(DATA):

▼▼▼

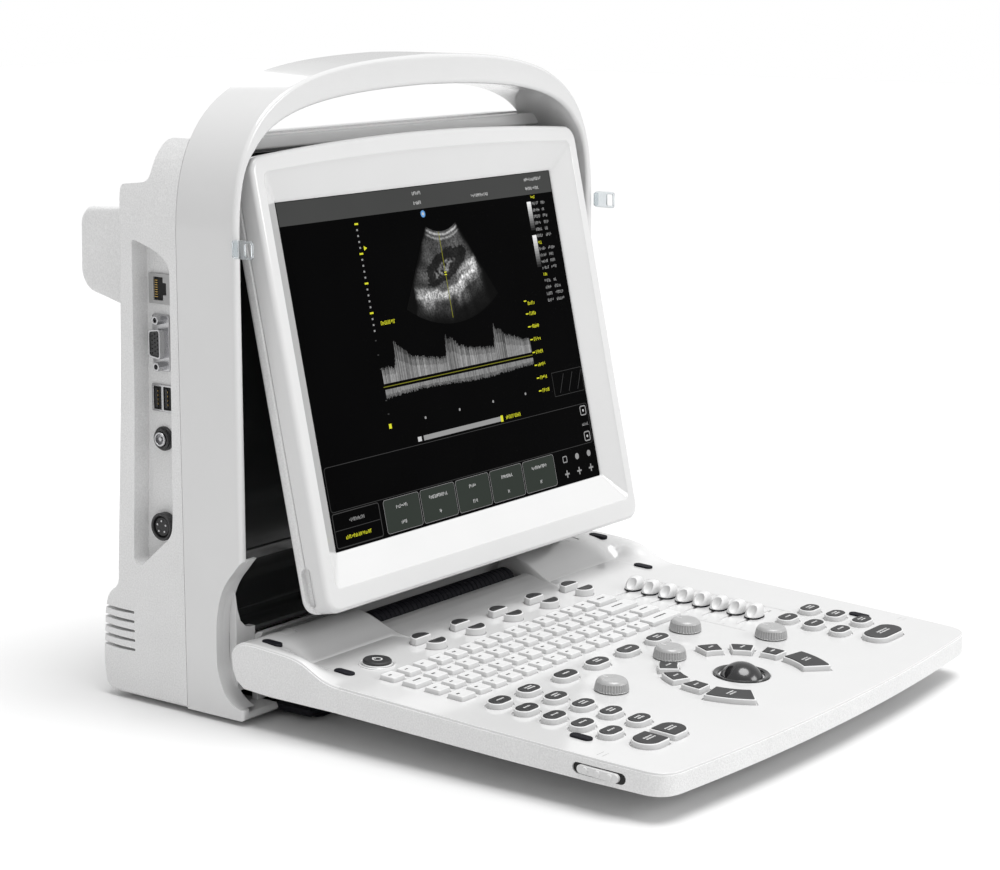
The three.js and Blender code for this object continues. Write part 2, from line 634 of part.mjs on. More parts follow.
// The two ovals of a row, the arcs and the large keys, grown by a margin.
function leftOvals(grow) {
  return OVAL_ROWS.flatMap((y) => OVAL_COLUMNS.map((x) => stadium(x, y, OVAL[0] + grow * 2, OVAL[1] + grow * 2)));
}
function upperOvals(grow) {
  return UPPER_OVALS.map((x) => stadium(x, OVAL_ROWS[0], WIDE_OVAL[0] + grow * 2, WIDE_OVAL[1] + grow * 2));
}
function rightOvals(grow) {
  const rows = OVAL_ROWS.slice(2);
  return rows.flatMap((y) => RIGHT_OVAL_COLUMNS.map((x) => stadium(x, y, OVAL[0] + grow * 2, OVAL[1] + grow * 2)));
}
function arcKeys(side, grow) {
  const turn = THREE.MathUtils.radToDeg(grow / 40);
  return [[48, 66], [22, 40], [-2, 14]].map(([from, to]) =>
    side > 0
      ? arcKey(from - turn, to + turn, 33 - grow, 45 + grow)
      : arcKey(180 - to - turn, 180 - from + turn, 33 - grow, 45 + grow),
  );
}
function largeArcKey(side, grow) {
  const turn = THREE.MathUtils.radToDeg(grow / 40);
  return side > 0
    ? arcKey(-40 - turn, -8 + turn, 34 - grow, 51 + grow)
    : arcKey(188 - turn, 220 + turn, 34 - grow, 51 + grow);
}
function confirmKey(grow) {
  return stadium(114, LARGE_ROW, 32 + grow * 2, 16.6 + grow * 2);
}
function splitKey(side, grow) {
  return halfStadium(-115 + side * 10.3, LARGE_ROW, 17.6 + grow * 2, 16.6 + grow * 2, side);
}
function softKeyShapes(grow) {
  return SOFT_KEYS.flatMap((x) => [leafKey(x, -44, 1, grow), leafKey(x, -58, -1, grow)]);
}

function makeTopCover() {
  let cover = acrossPanel(panelSkin(humpTop), panelSkin(shoulderTop));
  cover = cover.intersect(extrudeZ(panelPlan(0), -20, 20, 6));
  const cheek = outline([...shoulderTop(0), [-57, PANEL_TOP - PLATE], [13, PANEL_TOP - PLATE]]);
  cover = join(
    cover,
    extrudeX(cheek, -SHOULDER_X - CHEEK, -SHOULDER_X + 1),
    extrudeX(cheek, SHOULDER_X - 1, SHOULDER_X + CHEEK),
  );
  cover = cut(cover, rodX(2.8, -150.5, 150.5, 0, 0));
  const recess = box(-68, 68, -11, 20, 5.5, 20);
  const holes = [
    ...leftOvals(CLEAR), ...upperOvals(CLEAR), ...rightOvals(CLEAR), ...arcKeys(-1, CLEAR), ...arcKeys(1, CLEAR),
    largeArcKey(-1, CLEAR), largeArcKey(1, CLEAR), confirmKey(CLEAR), splitKey(-1, CLEAR), splitKey(1, CLEAR),
    ...softKeyShapes(CLEAR),
  ].map((shape) => extrudeZ(shape, -4, 6, 5));
  const rows = KEY_ROWS.map((y) => box(KEY_LEFT - 1, KEY_RIGHT + 1, y - 5.9, y + 5.9, -4, 6));
  const slots = SLIDER_ROWS.map((y) => box(SLIDER_X - 18, SLIDER_X + 18, y - 1.3, y + 1.3, -4, 6));
  const shafts = KNOBS.map(([x, y]) => discZ(3.6, 3.6, x, y, -4, 6, 10));
  const ball = discZ(15.8, 15.8, TRACKBALL.x, TRACKBALL.y, -4, 6);
  const power = discZ(8.6, 8.6, ...POWER_KEY, -4, 6, 16);
  return cut(cover, ...grooves, recess, ...holes, ...rows, ...slots, ...shafts, ball, power);
}
piece(panelGroup, "keyboard_top_cover", makeTopCover(), glossWhite);

function latchPocket(side, grow) {
  const x0 = Math.min(side * (HALF_WIDTH - 6), side * (HALF_WIDTH + 1));
  const shape = roundedRectangle(-LATCH_REACH, -4.9, 30 + grow, 5 + grow, 2);
  return extrudeX(shape, x0, x0 + 7, 3);
}
function makeBottomCover() {
  const outer = acrossPanel(panelBelly(humpTop), panelBelly(shoulderTop));
  const hollow = extrudeX(panelHollow, -HALF_WIDTH, HALF_WIDTH).intersect(extrudeZ(panelPlan(3), -20, 20, 6));
  const cup = discZ(15.4, 16.2, TRACKBALL.x, TRACKBALL.y, BALL_Z - TRACKBALL.radius - 2.4, -8.5, 20);
  const cupHollow = discZ(13.4, 14.2, TRACKBALL.x, TRACKBALL.y, BALL_Z - TRACKBALL.radius - 0.8, -7, 20);
  const cheekRooms = [-1, 1].map((side) => {
    const x = side * (SHOULDER_X - 0.5 + CHEEK / 2);
    const half = CHEEK / 2 + 0.5 + GAP;
    return box(x - half, x + half, -60, 20, PANEL_TOP - PLATE - 3 * GAP, 20);
  });
  const shell = join(outer.intersect(extrudeZ(panelPlan(0), -20, 20, 6)), cup);
  const ductRoom = rodX(8.2, -67, 67, 0, 0);
  return cut(shell, hollow, ductRoom, cupHollow, ...cheekRooms, ...grooves, latchPocket(-1, 0), latchPocket(1, 0));
}
piece(panelGroup, "keyboard_bottom_cover", makeBottomCover(), mattGrey);

const board = cut(box(-150, 150, -242, -34, -7, -5.4), discZ(15, 15, TRACKBALL.x, TRACKBALL.y, -8, -4));
piece(panelGroup, "control_board", board, boardGreen);

const cableDuct = cut(rodX(7.6, -66, 66, 0, 0), rodX(2.8, -67, 67, 0, 0, 12));
piece(panelGroup, "hinge_cable_duct", cableDuct, rubberBlack);

function makeTrackballRing() {
  const ring = discZ(15.2, 15.2, TRACKBALL.x, TRACKBALL.y, -2, PANEL_TOP + 0.8);
  const seat = discZ(13.6, 12.2, TRACKBALL.x, TRACKBALL.y, -2.5, PANEL_TOP + 1);
  return cut(ring, seat);
}
piece(panelGroup, "trackball_ring", makeTrackballRing(), capDark);

const ballGeometry = new THREE.SphereGeometry(TRACKBALL.radius, 22, 14);
piece(panelGroup, "trackball", toSolid(ballGeometry.translate(TRACKBALL.x, TRACKBALL.y, BALL_Z)), capDark);

// A key mat: caps that stand on one thin sheet under the cover.
function keyMat(shapes, sheet, top = CAP_TOP) {
  return join(extrudeZ(sheet, ...MAT), ...shapes.map((shape) => extrudeZ(shape, MAT[1] - 0.5, top, 5)));
}
function sheetBetween(x0, x1, y0, y1) {
  return outline([[x0, y0], [x1, y0], [x1, y1], [x0, y1]]);
}

const lastRow = OVAL_ROWS[OVAL_ROWS.length - 1];
piece(
  panelGroup, "left_function_keys",
  keyMat(leftOvals(0), sheetBetween(-136, -94, lastRow - 5, OVAL_ROWS[0] + 5)), capDark,
);
piece(
  panelGroup, "upper_function_keys",
  keyMat(upperOvals(0), sheetBetween(-78, 26, OVAL_ROWS[0] - 5, OVAL_ROWS[0] + 5)), capDark,
);
piece(
  panelGroup, "right_function_keys",
  keyMat(rightOvals(0), sheetBetween(93, 135, lastRow - 5, OVAL_ROWS[2] + 5)), capDark,
);
for (const [name, side] of [["trackball_keys_left", -1], ["trackball_keys_right", 1]]) {
  const sheet = side > 0 ? arcKey(-2, 66, 34, 44) : arcKey(114, 182, 34, 44);
  piece(panelGroup, name, keyMat(arcKeys(side, 0), sheet), capDark);
}

// Large single keys.
function singleKey(shape, top = CAP_TOP) {
  return extrudeZ(shape, MAT[0], top, 5);
}
piece(panelGroup, "select_key", singleKey(largeArcKey(-1, 0)), capDark);
piece(panelGroup, "enter_key", singleKey(largeArcKey(1, 0)), capDark);
piece(panelGroup, "save_key", singleKey(splitKey(-1, 0)), capDark);
piece(panelGroup, "print_key", singleKey(splitKey(1, 0)), capDark);
piece(panelGroup, "freeze_key", singleKey(confirmKey(0)), capDark);

const softSheet = sheetBetween(SOFT_KEYS[0] - 6, SOFT_KEYS[4] + 6, -62, -40);
piece(panelGroup, "soft_keys", keyMat(softKeyShapes(0), softSheet, PANEL_TOP + 3.2), capDark);
const powerKey = join(
  discZ(8.1, 8.1, ...POWER_KEY, MAT[0], PANEL_TOP + 1.4, 16),
  discZ(7.9, 7.4, ...POWER_KEY, PANEL_TOP + 1, PANEL_TOP + 3.2, 16),
);
piece(panelGroup, "power_key", powerKey, capDark);

// Alphanumeric keys on one mat.
function makeAlphanumericKeys() {
  const sheet = box(KEY_LEFT, KEY_RIGHT, KEY_ROWS[3] - 4, KEY_ROWS[0] + 4, ...MAT);
  const caps = KEY_LAYOUT.flatMap((row, index) =>
    row.map(([x, width]) => {
      const y = KEY_ROWS[index];
      return box(x - width / 2, x + width / 2, y - KEY_SIZE[1] / 2, y + KEY_SIZE[1] / 2, MAT[1] - 0.5, PANEL_TOP + 2.4);
    }),
  );
  return join(sheet, ...caps);
}
piece(panelGroup, "alphanumeric_keys", makeAlphanumericKeys(), keyWhite);

// Rotary encoder knobs.
KNOBS.forEach(([x, y], index) => {
  const skirt = discZ(9.2, 8.4, x, y, PANEL_TOP + 0.6, PANEL_TOP + 4.8);
  const crown = discZ(8.4, 7, x, y, PANEL_TOP + 4.8, PANEL_TOP + 6.6);
  const shaft = discZ(3, 3, x, y, -4.6, PANEL_TOP + 1, 10);
  piece(panelGroup, `rotary_knob_${index + 1}`, join(skirt, crown, shaft), knobGrey);
});

// Gain sliders: a cap on a thin stem that runs in a slot.
SLIDER_ROWS.forEach((y, index) => {
  const cap = extrudeZ(stadium(SLIDER_X, y, 14, 9.6), PANEL_TOP + 0.6, PANEL_TOP + 5, 5);
  const crown = extrudeZ(stadium(SLIDER_X, y, 11, 7.4), PANEL_TOP + 5, PANEL_TOP + 7.6, 5);
  const stem = box(SLIDER_X - 2.5, SLIDER_X + 2.5, y - 0.8, y + 0.8, -4.6, PANEL_TOP + 1);
  piece(panelGroup, `gain_slider_${index + 1}`, join(cap, crown, stem), keyWhite);
});

// Latch sliders in the panel's side faces.
const LATCH_Y = -LATCH_REACH;
for (const [name, side] of [["latch_slider_left", -1], ["latch_slider_right", 1]]) {
  const face = side * (HALF_WIDTH + 0.1);
  const x0 = side > 0 ? HALF_WIDTH - 5.4 : face;
  const slide = extrudeX(roundedRectangle(LATCH_Y, -4.9, 24, 4.4, 1.9), x0, x0 + 5.5, 3);
  const bumps = [-7, 0, 7].map((dy) => {
    const y = LATCH_Y + dy;
    return box(face - 0.6, face + 0.6, y - 1.5, y + 1.5, -6.4, -3.4);
  });
  piece(panelGroup, name, join(slide, ...bumps), mattGrey);
}

export default machine;
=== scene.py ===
import math
import random

import bmesh
import bpy
from mathutils import Matrix, Vector


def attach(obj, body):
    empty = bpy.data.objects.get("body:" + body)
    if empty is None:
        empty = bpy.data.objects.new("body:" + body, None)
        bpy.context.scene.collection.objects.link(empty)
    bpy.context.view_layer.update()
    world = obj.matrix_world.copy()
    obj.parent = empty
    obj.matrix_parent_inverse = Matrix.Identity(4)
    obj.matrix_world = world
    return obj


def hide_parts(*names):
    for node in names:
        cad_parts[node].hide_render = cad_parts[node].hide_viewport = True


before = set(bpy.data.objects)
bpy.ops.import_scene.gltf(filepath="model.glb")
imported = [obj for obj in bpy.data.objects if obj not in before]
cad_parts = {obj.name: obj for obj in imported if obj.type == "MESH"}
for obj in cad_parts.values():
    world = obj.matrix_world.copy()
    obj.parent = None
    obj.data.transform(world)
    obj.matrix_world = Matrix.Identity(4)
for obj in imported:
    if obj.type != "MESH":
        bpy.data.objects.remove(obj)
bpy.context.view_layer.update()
rng = random.Random(7)

# ---------- places: pieces are drawn in millimetres in the frame of what they belong to ----------
SHIFT = 106.0
MM = Matrix.Scale(0.001, 4)
CASE = MM @ Matrix.Translation((0, SHIFT, 0))
PANEL = MM @ Matrix.Translation((0, SHIFT - 40, 35)) @ Matrix.Rotation(math.radians(2.47), 4, "X")
MONITOR = MM @ Matrix.Translation((0, SHIFT - 49.8, 183.7)) @ Matrix.Rotation(math.radians(-12.1), 4, "X")
PLACES = {"case": CASE, "monitor": MONITOR}  # every other body rides on the panel
TOP = 2.0  # top face of the control panel in its own frame
HALF_WIDTH = 161
CASE_TOP = 348
BOTTOM = 3  # underside of the shells
SPLIT = 5  # depth of the seam between front and rear shell
HINGE = (-40, 35)  # the panel's hinge axis: depth and height in the case's frame
KNUCKLE_X = 131.5
SIDES = (-1, 1)


def placed(name, data):
    """A new object in the scene that shows data."""
    obj = bpy.data.objects.new(name, data)
    bpy.context.scene.collection.objects.link(obj)
    return obj


# ---------- outlines ----------
def smooth(points, n=6, closed=False):
    """A Catmull-Rom curve through the points."""
    count = len(points)
    out = []
    last = count if closed else count - 1
    for i in range(last):
        if closed:
            a, b, c, d = (points[(i + k) % count] for k in (-1, 0, 1, 2))
        else:
            a, b, c, d = (points[min(max(i + k, 0), count - 1)] for k in (-1, 0, 1, 2))
        for j in range(n):
            t = j / n
            out.append(tuple(
                0.5 * (2 * b[k] + (c[k] - a[k]) * t + (2 * a[k] - 5 * b[k] + 4 * c[k] - d[k]) * t * t
                       + (3 * b[k] - a[k] - 3 * c[k] + d[k]) * t ** 3)
                for k in range(len(b))
            ))
    if not closed:
        out.append(tuple(points[-1]))
    return out


def bezier(p0, p1, p2, p3, n=16):
    out = []
    for i in range(n):
        t = i / n
        s = 1 - t
        out.append(tuple(
            s ** 3 * p0[k] + 3 * s * s * t * p1[k] + 3 * s * t * t * p2[k] + t ** 3 * p3[k] for k in (0, 1)
        ))
    return out


def rounded(x, y, w, d, r, n=6):
    """A rectangle with rounded corners, anticlockwise."""
    r = min(r, w / 2 - 0.001, d / 2 - 0.001)
    out = []
    for cx, cy, start in ((1, 1, 0), (-1, 1, 90), (-1, -1, 180), (1, -1, 270)):
        for i in range(n + 1):
            t = math.radians(start + 90 * i / n)
            out.append((x + cx * (w / 2 - r) + r * math.cos(t), y + cy * (d / 2 - r) + r * math.sin(t)))
    return out


def circle(x, y, r, n=32):
    return [(x + r * math.cos(2 * math.pi * i / n), y + r * math.sin(2 * math.pi * i / n)) for i in range(n)]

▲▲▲

(GIVEN PROBLEM): Extract each line holding the string "type".

(SOLUTION BELOW):
cad_parts = {obj.name: obj for obj in imported if obj.type == "MESH"}
    if obj.type != "MESH":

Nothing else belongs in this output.